Two-thirds of charities surveyed believed that technology was quite or extremely important for the future of giving and volunteering. However, only one-fifth (20.1%) of respondents to the charity survey felt that they were currently using technology quite or extremely well.
Most organisations surveyed were engaging to some extent with these technologies, having at least a web page (76.6%) and/or social media presence (59.1%). Charities with paid staff or revenue of $100,000 or more had more capacity to engage in human resource-heavy forms of communication like updating websites and maintaining a social media presence.
Charities from the animal protection, law, advocacy and politics, international and culture and recreation sectors had the highest uptake of both websites and social media.
In terms of websites, only 46.8% reported the website was optimised for mobile technology, and even fewer (36.2%) could receive donations through their website. The purpose was primarily information hosting (96.3%), sharing news (71.3%) or promoting events (51.7%). Use of websites for more active management of operations, or appealing for specific items, was much less common.
Social media was viewed as being particularly important for advocacy-type organisations that were able to tap into news and current events. Like websites, most survey respondents using social media saw it as an information channel (92.7%) or for communication with members and supporters generally (79.2%), including promoting events (75.9%), rather than a means of transaction (7.1%). Qualitative participants felt the reasons for this could include difficulties converting past ‘asks’ on social media into tangible results. Consistency of social media posting was also mixed. While at least half of respondents updated their social media accounts at least several times per week, many posted relatively infrequently.

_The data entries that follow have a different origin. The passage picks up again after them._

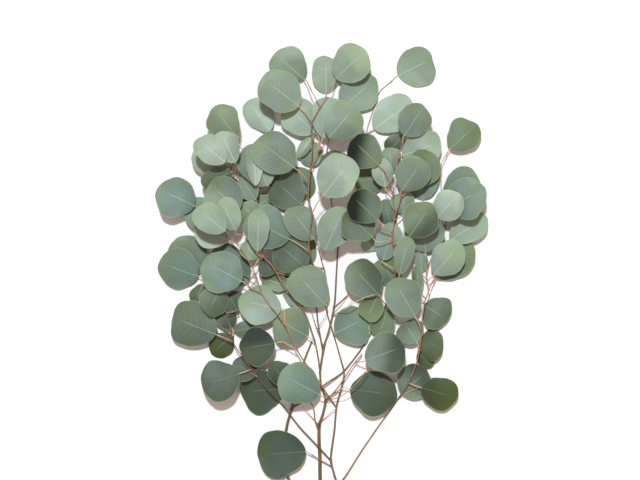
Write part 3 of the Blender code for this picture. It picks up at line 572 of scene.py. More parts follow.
class Layout:
    """Lays every twig and leaf down, lowest level first, each just clear of what is under it."""

    def __init__(self, sprays: Sequence[Spray]) -> None:
        """Lays all of the sprays.

        Args:
            sprays: the branch's sprays, its bare stems first.
        """
        self.pile = Pile()
        self.stems: Dict[str, Stem] = {}
        self.blades: Dict[Tuple[PlanPoint, PlanPoint], Blade] = {}
        items = [item for spray in sprays for item in spray.twigs + spray.leaves]
        for item in sorted(items, key=lambda item: item.level):
            if isinstance(item, Twig):
                self.lay_twig(item)
            else:
                self.lay_leaf(item)
        for spray in sprays:
            for sprig in spray.sprigs:
                self.lay_twig(sprig)
        for spray in sprays:
            for twig in spray.twigs + spray.sprigs:
                if twig.parent:
                    stem = self.stems[twig.name]
                    stem.points[0] = self.stems[twig.parent].nearest(stem.points[0, :2])

    def lay_leaf(self, leaf: Leaf) -> None:
        """Lays a leaf at the tilt that keeps it low and near the tilt it has by nature.

        Args:
            leaf: the leaf on the plan.
        """
        rng = random.Random(f"{leaf.base}{leaf.tip}")
        base = on_plan(leaf.base)
        run = on_plan(leaf.tip) - base
        bend = 0.0 if leaf.flat else 1.0
        blade = Blade(
            length=float(np.linalg.norm(run)),
            width=leaf.width * PLAN,
            arch=bend * rng.uniform(*ARCH),
            dish=bend * rng.uniform(*DISH),
            ripple=bend * rng.uniform(*RIPPLE),
            phase=rng.uniform(0.0, 2 * math.pi),
            lean=bend * rng.uniform(*LEAN),
        )
        heading = Matrix.Rotation(math.atan2(run[1], run[0]), 4, "Z")
        wish = (rng.uniform(*PITCH_WISH), rng.uniform(*ROLL_WISH))
        coarse = blade.samples(*COARSE_POINTS)
        best = None
        tilts = [0.0] if leaf.flat else TILTS
        for pitch in tilts:
            for roll in tilts:
                stretch = Matrix.Diagonal((1 / math.cos(pitch), 1 / math.cos(roll), 1, 1))
                turned = heading @ Matrix.Rotation(-pitch, 4, "Y") @ Matrix.Rotation(roll, 4, "X") @ stretch
                points = coarse @ np.array(turned.to_3x3()).T
                points[:, :2] += base
                lift = float(np.max(self.pile.needed(points) + LEAF_THICKNESS / 2 - points[:, 2]))
                cost = lift + float(np.mean(points[:, 2]))
                cost += TILT_COST * (abs(pitch - wish[0]) + abs(roll - wish[1]))
                if best is None or cost < best[0]:
                    best = (cost, Matrix.Translation((base[0], base[1], lift)) @ turned)
        blade.frame = best[1]
        points = blade.samples(*FINE_POINTS) @ np.array(blade.frame.to_3x3()).T
        points += np.array(blade.frame.translation)
        short = float(np.max(self.pile.needed(points) + LEAF_THICKNESS / 2 - points[:, 2]))
        blade.frame = Matrix.Translation((0, 0, short)) @ blade.frame
        points[:, 2] += short
        self.pile.add(points, LEAF_THICKNESS / 2)
        self.blades[leaf.base, leaf.tip] = blade

    def lay_twig(self, twig: Twig) -> None:
        """Lays a twig over the pile, from its parent's height, rising and falling gently.

        Args:
            twig: the twig on the plan.
        """
        fine = rounded(np.array([on_plan(point) for point in twig.points]), ROUTE_STEP)
        radii = np.linspace(twig.radii[0], twig.radii[1], len(fine)) * MILLIMETRE
        needed = self.pile.needed(fine) + radii
        if twig.parent:
            needed = np.maximum(needed, radii + TWIG_LIFT)
        steps = np.arange(len(fine)) * ROUTE_STEP
        falls = STEEPEST * np.abs(steps[:, None] - steps[None, :])
        height = np.max(needed[None, :] - falls, axis=1)
        if twig.parent in self.stems:
            start = self.stems[twig.parent].nearest(fine[0])[2]
            share = np.minimum(1.0, steps / RISE_LENGTH)
            height = start * (1 - share) + height * share
        count = max(2, int(steps[-1] / STEM_POINTS) + 1)
        keep = np.round(np.linspace(0, len(fine) - 1, count)).astype(int)
        reach = keep[1] - keep[0]
        raised = [height[0]] + [height[max(0, k - reach) : k + reach + 1].max() for k in keep[1:]]
        points = np.column_stack([fine[keep], raised])
        self.stems[twig.name] = Stem(points, radii[keep])
        for start, end, radius in zip(points[:-1], points[1:], radii[keep]):
            shares = np.linspace(0, 1, int(np.linalg.norm(end - start) / LINE_STEP) + 2)[:, None]
            self.pile.add(start + (end - start) * shares, radius)

    def petiole_route(self, leaf: Leaf, twigs: Sequence[Twig]) -> List[Vector]:
        """A petiole's way from the leaf's base down into the twig.

        Args:
            leaf: the leaf it bears.
            twigs: the twigs of its spray, of which the nearest is taken.

        Returns:
            The base, its knee or dips if it has them, and the foot on the twig's middle line.
        """
        blade = self.blades[leaf.base, leaf.tip]
        base = blade.place(0.0, 0.0)
        back = (base - blade.place(LINE_FROM, 0.0)).normalized()
        wanted = on_plan(leaf.at) if leaf.at else np.array((base + back * FOOT_REACH)[:2])
        choices = []
        for twig in twigs:
            place = self.stems[twig.name].nearest(wanted, FOOT_AFTER, FOOT_BEFORE)
            far = np.linalg.norm(place[:2] - wanted) + HEIGHT_WEIGHT * abs(place[2] - base.z)
            choices.append((far, tuple(place)))
        foot = Vector(min(choices)[1])
        if leaf.low:
            dip = (foot - base).normalized() * PETIOLE_DIP
            way = [base, base + dip, foot - dip, foot]
            for place in way[1:3]:
                place.z = min(base.z, foot.z)
            return way
        reach = (foot - base).length
        if reach < PETIOLE_BEND:
            return [base, foot]
        straight = max(KNEE_LEAST, back.dot((foot - base).normalized()))
        knee = base + back * min(KNEE_ALONG * reach, KNEE_MOST * (foot - base).xy.length) * straight
        knee.z = max(base.z + KNEE_ALONG * (foot.z - base.z) + KNEE_RISE, KNEE_HEIGHT)
        return [base, knee, foot]


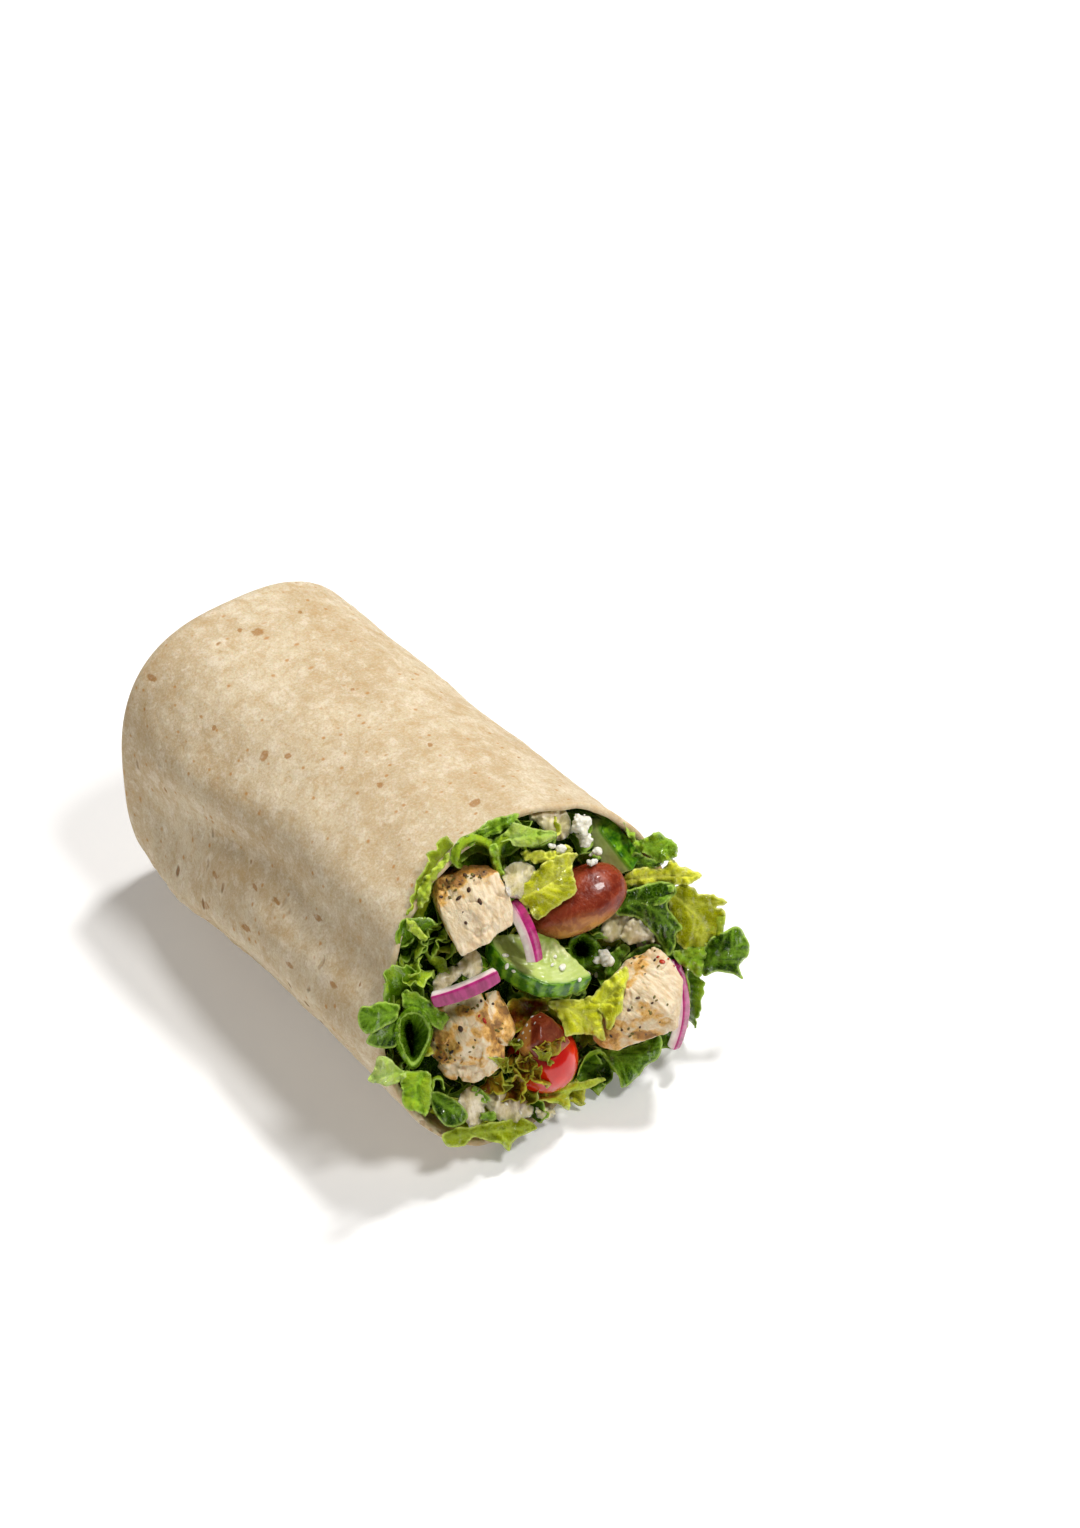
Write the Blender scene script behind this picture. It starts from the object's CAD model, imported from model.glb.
"""Looks of the cut wrap half: bread, leaves, chicken, olives, tomato, cucumber, onion
and crumbs of cheese, with the floor, the lights and the camera.

Pieces in the cut face are placed by where they are seen in the 1080 x 1528 picture and
by how far they stand out of the cut's plane, w, in mm.
"""
import math

import bmesh
import bpy
import numpy as np
from mathutils import Matrix, Vector, geometry, noise
from mathutils.bvhtree import BVHTree


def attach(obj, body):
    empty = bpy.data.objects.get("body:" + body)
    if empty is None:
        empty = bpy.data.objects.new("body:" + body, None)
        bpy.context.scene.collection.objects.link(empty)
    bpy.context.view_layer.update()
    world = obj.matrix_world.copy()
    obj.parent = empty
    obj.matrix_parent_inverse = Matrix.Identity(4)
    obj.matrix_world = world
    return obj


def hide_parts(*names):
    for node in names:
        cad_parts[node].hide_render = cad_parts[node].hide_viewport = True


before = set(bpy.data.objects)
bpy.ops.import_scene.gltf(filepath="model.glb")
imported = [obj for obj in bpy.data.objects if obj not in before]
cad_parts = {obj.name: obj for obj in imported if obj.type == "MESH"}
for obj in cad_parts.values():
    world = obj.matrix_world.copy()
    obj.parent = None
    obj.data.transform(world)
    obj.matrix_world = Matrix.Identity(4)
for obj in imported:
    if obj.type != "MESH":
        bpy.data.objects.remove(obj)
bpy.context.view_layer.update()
MM = 0.001
TAU = 2 * math.pi
rng = np.random.default_rng(11)

# ------------------------------------------------------------------ the roll
LENGTH, X_END = 0.1250, -0.0620
END_WIDTH, CUT_WIDTH = 0.0722, 0.0864
END_HEIGHT, CUT_HEIGHT = 0.0792, 0.0806
END_SQUARE, CUT_SQUARE = 2.75, 2.12
END_ROUND = 0.0070
CUT_LEAN = math.radians(14.4)
SAG = 0.0022
SHEET = 0.0017
SEAM = math.radians(-38)
LAP = math.radians(52)

# ---------------------------------------------------------------- the camera
LOOK_AROUND, LOOK_DOWN = math.radians(51.77), math.radians(40)
TARGET = np.array([0.0034, 0.0502, 0.0400])
DISTANCE = 0.9154
LENS, SENSOR, WIDE, HIGH = 85.0, 36.0, 1080, 1528
FOCAL = LENS / SENSOR * HIGH
E_RIGHT = np.array([math.cos(LOOK_AROUND), math.sin(LOOK_AROUND), 0.0])
_ahead = np.array([-math.sin(LOOK_AROUND), math.cos(LOOK_AROUND), 0.0])
_up = np.array([0.0, 0.0, 1.0])
E_IN = _ahead * math.cos(LOOK_DOWN) - _up * math.sin(LOOK_DOWN)
E_UP = _ahead * math.sin(LOOK_DOWN) + _up * math.cos(LOOK_DOWN)
E_OUT = -E_IN
EYE = TARGET - E_IN * DISTANCE

CUT_C = np.array([X_END + LENGTH, 0.0, CUT_HEIGHT / 2])
C_U = np.array([0.0, 1.0, 0.0])
C_V = np.array([-math.sin(CUT_LEAN), 0.0, math.cos(CUT_LEAN)])
C_W = np.array([math.cos(CUT_LEAN), 0.0, math.sin(CUT_LEAN)])


def at(px, py, w):
    """Where the line of sight through a picture point meets the plane that
    lies w mm out of the cut. Takes arrays."""
    px, py, w = np.broadcast_arrays(np.asarray(px, float), np.asarray(py, float),
                                    np.asarray(w, float))
    d = (E_IN + np.multiply.outer((px - WIDE / 2) / FOCAL, E_RIGHT)
         + np.multiply.outer((HIGH / 2 - py) / FOCAL, E_UP))
    base = (CUT_C - EYE) @ C_W
    k = (base + w * MM) / (d @ C_W)
    return EYE + d * k[..., None]


def eye_dir(v):
    d = E_RIGHT * v[0] + E_UP * v[1] + E_OUT * v[2]
    return d / np.linalg.norm(d)


# ------------------------------------------------------------- mesh and nodes
def make(name, verts, faces, mat, attrs=None, smooth=True):
    me = bpy.data.meshes.new(name)
    me.from_pydata([tuple(v) for v in np.asarray(verts, float)], [],
                   [tuple(int(i) for i in f) for f in faces])
    me.validate()
    for key, val in (attrs or {}).items():
        val = np.asarray(val, float)
        if val.ndim == 1:
            a = me.attributes.new(key, "FLOAT", "POINT")
            a.data.foreach_set("value", val)
        elif val.shape[1] == 3:
            a = me.attributes.new(key, "FLOAT_VECTOR", "POINT")
            a.data.foreach_set("vector", val.ravel())
        else:
            a = me.attributes.new(key, "FLOAT_COLOR", "POINT")
            a.data.foreach_set("color", val.ravel())
    if smooth:
        me.shade_smooth()
    ob = bpy.data.objects.new(name, me)
    bpy.context.scene.collection.objects.link(ob)
    for m in (mat if isinstance(mat, (list, tuple)) else [mat]):
        me.materials.append(m)
    return ob


def grid_faces(rows, cols, wrap=True, start=0):
    out = []
    for i in range(rows - 1):
        a, b = start + i * cols, start + (i + 1) * cols
        for j in range(cols if wrap else cols - 1):
            n = (j + 1) % cols
            out.append((a + j, a + n, b + n, b + j))
    return out


def point_outwards(ob):
    me = ob.data
    bm = bmesh.new()
    bm.from_mesh(me)
    bmesh.ops.recalc_face_normals(bm, faces=bm.faces)
    if bm.calc_volume(signed=True) < 0:
        bmesh.ops.reverse_faces(bm, faces=bm.faces)
    bm.to_mesh(me)
    bm.free()


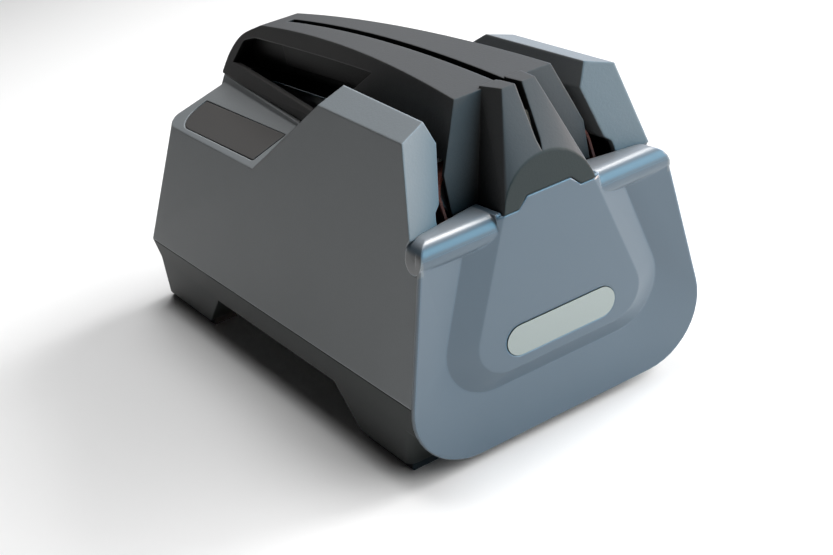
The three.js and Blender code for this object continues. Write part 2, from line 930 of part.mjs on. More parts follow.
// A rounded shield, wide near its foot: the cover's outline, the band and the pad
function shield(topHalf, top, widestHalf, widest, bottom, radius, topRadius, steps) {
  const lean = Math.atan2(widestHalf - topHalf, top - widest);
  const centre = new THREE.Vector2();
  centre.y = bottom + radius;
  const atCentre = widestHalf - (widestHalf - topHalf) * ((centre.y - widest) / (top - widest));
  centre.x = atCentre - radius / Math.cos(lean);
  const points = [];
  for (let i = 0; i <= steps; i += 1) {
    const angle = -Math.PI / 2 + ((Math.PI / 2 + lean) * i) / steps;
    points.push([centre.x + radius * Math.cos(angle), centre.y + radius * Math.sin(angle)]);
  }
  const crown = new THREE.Vector2();
  crown.y = top - topRadius;
  const atCrown = topHalf + Math.tan(lean) * topRadius;
  crown.x = atCrown - topRadius / Math.cos(lean);
  for (let i = 0; i <= steps / 2; i += 1) {
    const angle = lean + ((Math.PI / 2 - lean) * i) / (steps / 2);
    points.push([crown.x + topRadius * Math.cos(angle), crown.y + topRadius * Math.sin(angle)]);
  }
  return mirrored(points);
}

// Skins a stack of rings with the same number of points, closed by flat ends
function loft(rings) {
  const places = [];
  const ends = [];
  const count = rings[0].length;
  for (let r = 0; r + 1 < rings.length; r += 1) {
    for (let i = 0; i < count; i += 1) {
      const j = (i + 1) % count;
      const [a, b, c, d] = [rings[r][i], rings[r][j], rings[r + 1][j], rings[r + 1][i]];
      places.push(...a, ...b, ...c, ...a, ...c, ...d);
    }
  }
  for (const [ring, turned] of [[rings[0], true], [rings[rings.length - 1], false]]) {
    const flat = ring.map((point) => new THREE.Vector2(point[0], point[2]));
    for (const [a, b, c] of THREE.ShapeUtils.triangulateShape(flat, [])) {
      const order = turned ? [a, c, b] : [a, b, c];
      order.forEach((corner) => ends.push(...ring[corner]));
    }
  }
  const geometry = new THREE.BufferGeometry();
  const all = Float32Array.from([...places, ...ends]);
  geometry.setAttribute("position", new THREE.BufferAttribute(all, 3));
  return geometry;
}

const coverSteps = 12;
const coverTopHalfWidth = halfWidthAt(coverTop) + coverOverhang;
const coverWidest = coverBottom + coverBottomRadius;
const coverWidestHalfWidth = seamHalfWidth + coverOverhang + seam;
const coverBodyInset = coverOverhang + wall + seam;

function coverRing(inset) {
  return shield(
    coverTopHalfWidth - inset,
    coverTop - inset,
    coverWidestHalfWidth - inset,
    coverWidest,
    coverBottom + inset,
    coverBottomRadius - inset,
    coverTopRadius,
    coverSteps,
  );
}

function padRing(inset) {
  return shield(
    padTopHalfWidth - inset,
    padTop,
    padWidestHalfWidth - inset,
    padWidestHeight,
    padBottom + inset,
    padCornerRadius - inset,
    padTopRadius,
    coverSteps,
  );
}

function bandRing() {
  return shield(
    bandTopHalfWidth,
    padTop,
    bandWidestHalfWidth,
    padWidestHeight,
    bandBottom,
    bandCornerRadius,
    padTopRadius,
    coverSteps,
  );
}

// A ring laid in the cover's leaning plane, at a depth behind the rim
function laid(points, depth) {
  return points.map(([x, z]) => [x, rimPlane(z) + depth, z]);
}

function leaningPrism(points, from, to) {
  return solidOf(warp(alongY(outline(points), from, to), (point) => {
    point.y += rimPlane(point.z);
  }));
}

// The cover's outline, set in, as a prism along its depth
function coverPrism(inset, from, to) {
  return leaningPrism(coverRing(inset), from, to);
}

// Room for the part of the cover that reaches in between the walls
function coverRoom() {
  return coverPrism(coverBodyInset - seam, -overrun, coverThickness + seam);
}

const rollHeight = coverTop - rollRadius;
const rollPlace = rimPlane(rollHeight) + rollRadius - rollProud;

// The cover's rolled top edge
function coverRoll(grow) {
  const radius = rollRadius + grow;
  const roll = new THREE.CylinderGeometry(radius, radius, 2 * seamHalfWidth, 28);
  return solidOf(roll.rotateZ(Math.PI / 2).translate(0, rollPlace, rollHeight));
}

// Front cover: a dished plate with a raised pad, a rolled top edge and a ledge under the humps
function buildCover() {
  const edge = wall / 4;
  const plate = solidOf(loft([
    laid(coverRing(0), coverThickness),
    laid(coverRing(0), edge),
    laid(coverRing(edge), 0),
    laid(bandRing(), dishDepth),
    laid(padRing(0), -padRise),
  ]));
  const within = coverPrism(0, -4 * overrun, 4 * overrun);
  const far = coverTopHalfWidth + overrun;
  const besideBody = coverPrism(-wall, rimThickness, coverThickness + overrun)
    .subtract(coverPrism(coverBodyInset, 0, coverThickness + 2 * overrun));
  const aboveRelief = boxBetween(
    [-coverWidestHalfWidth - overrun, humpFace - 4 * overrun, rollHeight],
    [coverWidestHalfWidth + overrun, 0, roofTop],
  );
  const facePlace = humpFace - humpFaceRake * (humpFrontHeight - coverTop) - seam;
  const ledgeBack = (x) => facePlace - humpFaceTurn * (x - humpFaceHalfWidth);
  const guidePlace = guideFront - seam;
  const turnPoint = humpFaceHalfWidth - (guidePlace - facePlace) / humpFaceTurn;
  const ledge = alongZ(
    outline([
      [-far, rollPlace],
      [far, rollPlace],
      [far, ledgeBack(far)],
      [turnPoint, guidePlace],
      [-turnPoint, guidePlace],
      [-far, ledgeBack(far)],
    ]),
    coverTop - 2 * wall,
    coverTop,
  );
  const underNose = boxBetween(
    [-padTopHalfWidth - 2 * seam, archFront - overrun, padTop - seam / 2],
    [padTopHalfWidth + 2 * seam, guideFront + overrun, coverTop + overrun],
  );
  const edged = coverRoll(0).add(solidOf(ledge)).intersect(within);
  const tab = leaningPrism(tabPoints(0), -padRise, tabThickness - padRise);
  const relieved = plate.subtract(besideBody.subtract(solidOf(aboveRelief)));
  const body = relieved.add(edged).subtract(solidOf(underNose)).add(tab);
  const pocketRoof = coverTop - 2 * rollRadius;
  const aboveRoof = boxBetween([-far, humpFace - 4 * overrun, pocketRoof], [far, -overrun, coverTop]);
  const padPocket = leaningPrism(padRing(wall), wall - padRise, coverThickness + overrun);
  const beltReach = beltOuterHalfWidth + wall;
  const beltPocket = leaningPrism(
    mirrored([
      [beltReach, padWidestHeight + wall],
      [beltReach, padWidestHeight + 2 * padCornerRadius],
    ]),
    dishDepth + seam,
    coverThickness + overrun,
  );
  return cutAway(body, [padPocket.subtract(solidOf(aboveRoof)), beltPocket, badgeSolid(seam)]);
}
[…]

With the increased uptake of technology, focus group and interview participants felt that giving behaviours had become more collaborative, especially through the use of crowdfunding and peer-to peer fundraising. These platforms offered enormous benefits to donors and organisations according to participants. The collaborative, social element to peer-to-peer fundraising could help build a sense of connection among supporters with common interests. However, converting supporters of peer-to-peer fundraising events into regular donors was reported as particularly challenging. People may be interested in the event or supporting a friend, colleague or family member, but not necessarily as interested in the cause or the organisation behind the event.